Sure, perhaps these characters are only as stupid and short sighted as their White counterparts but at the end of Lovecraft Country, it could be argued the Freemans have become the enemy they fought so hard to defeat. In claiming back agency from their White oppressors the series has them become the very same monsters almost with the final shot.
It’s been argued by others that this sets up exploring this in the next series. It’s not a good enough excuse for me.
In this piece I’ve wanted to explore these three shows and look at how they’ve worked but also at where they’ve failed to think through the representation that in other threads of these very same shows they’ve managed to get so fantastically right. I’m not interested in rejecting these shows on these issues – all three are worth my time and I will keep watching them (to the extent that any of them have further episodes to watch).

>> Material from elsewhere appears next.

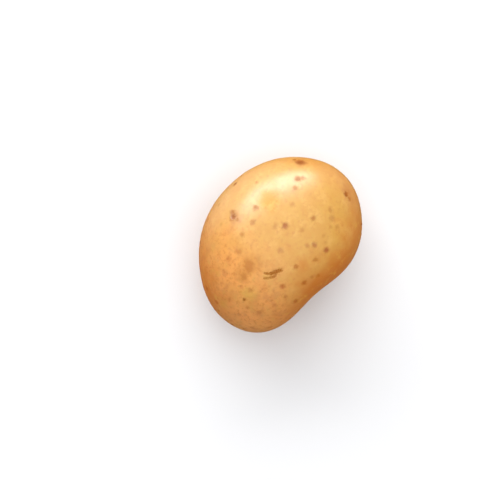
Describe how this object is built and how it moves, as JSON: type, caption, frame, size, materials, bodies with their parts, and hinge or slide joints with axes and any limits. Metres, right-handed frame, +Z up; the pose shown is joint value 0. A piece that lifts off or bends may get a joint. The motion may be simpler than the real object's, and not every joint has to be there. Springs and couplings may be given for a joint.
{
  "type": "potato",
  "caption": "Whole raw potato of a yellow waxy kind, egg-shaped with a slight waist on one flank, lying on a small flat spot under its belly.",
  "frame": {"origin": "on the surface that the potato rests on, under the middle of its box, inside the flat resting spot", "axes": "+X along the tuber to its broad end, +Y across it away from the waisted flank, +Z up through the thickness"},
  "size_m": [0.09, 0.0688, 0.058],
  "materials": {
    "potato_skin": null
  },
  "bodies": {
    "root": {"potato": "potato_skin"}
  },
  "joints": []
}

However, even shows which are setting out to be ‘good’ in this sense are exploring what this very idea means in a climate where our views have changed dramatically over the last couple of decades. It’s kind of easy to say Nazis are bad, at least for most people. It’s hard to say what is good. It’s even harder to contextualise this idea of goodness because what elements of evil and good (if you’ll allow me to use these somewhat archaic shorthands) do we choose to foreground and which do we choose to glide over?
It’s easy to pick holes in bad shows but all three of these are good shows. Yet that doesn’t excuse us from exploring, alongside them, what it is we’re expecting and what it is we think is the ‘good’.

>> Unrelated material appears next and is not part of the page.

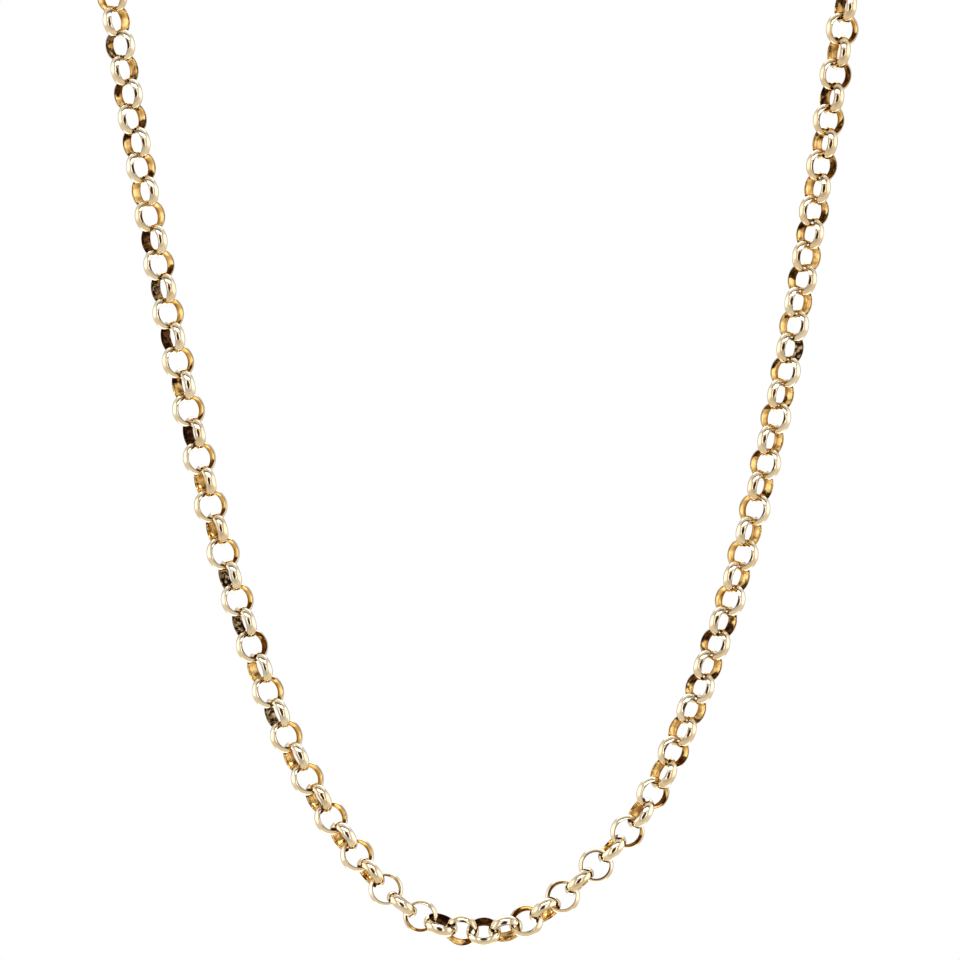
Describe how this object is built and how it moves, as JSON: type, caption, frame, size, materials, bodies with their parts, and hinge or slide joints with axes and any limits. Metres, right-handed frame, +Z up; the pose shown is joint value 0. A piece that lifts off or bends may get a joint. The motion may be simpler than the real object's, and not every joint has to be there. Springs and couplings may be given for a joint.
{
  "type": "rolo chain necklace",
  "caption": "Gold rolo chain necklace of round domed links, each through the next, hanging in a narrow U and closed at the nape by a plain bolt ring.",
  "frame": {"origin": "the middle of the clasp at the nape, where the loop rests on the back of the neck", "axes": "+X to the viewer's right, -Y to the front, +Z up; the front stretch hangs down and forward from the neck loop"},
  "size_m": [0.1093, 0.1015, 0.1711],
  "materials": {
    "gold": "polished pale yellow gold, bright on the domed outsides and darker on the worn insides"
  },
  "bodies": {
    "root": {"chain_left": "gold", "chain_right": "gold", "jump_ring_left": "gold", "jump_ring_right": "gold", "clasp": "gold"}
  },
  "joints": []
}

I’ll stick with these shows because they’re attempting to explore subjects which are hard, because whether they’re slickly satirical, self-consciously serious or mad as three kobolds in a trenchcoat, they are all attempting to navigate new landscapes with new ideas.
If you haven’t seen them yet I encourage you to look them up and, as I opened, Lovecraft Country is newly available on digital – please, go find it and see what it’s trying to say.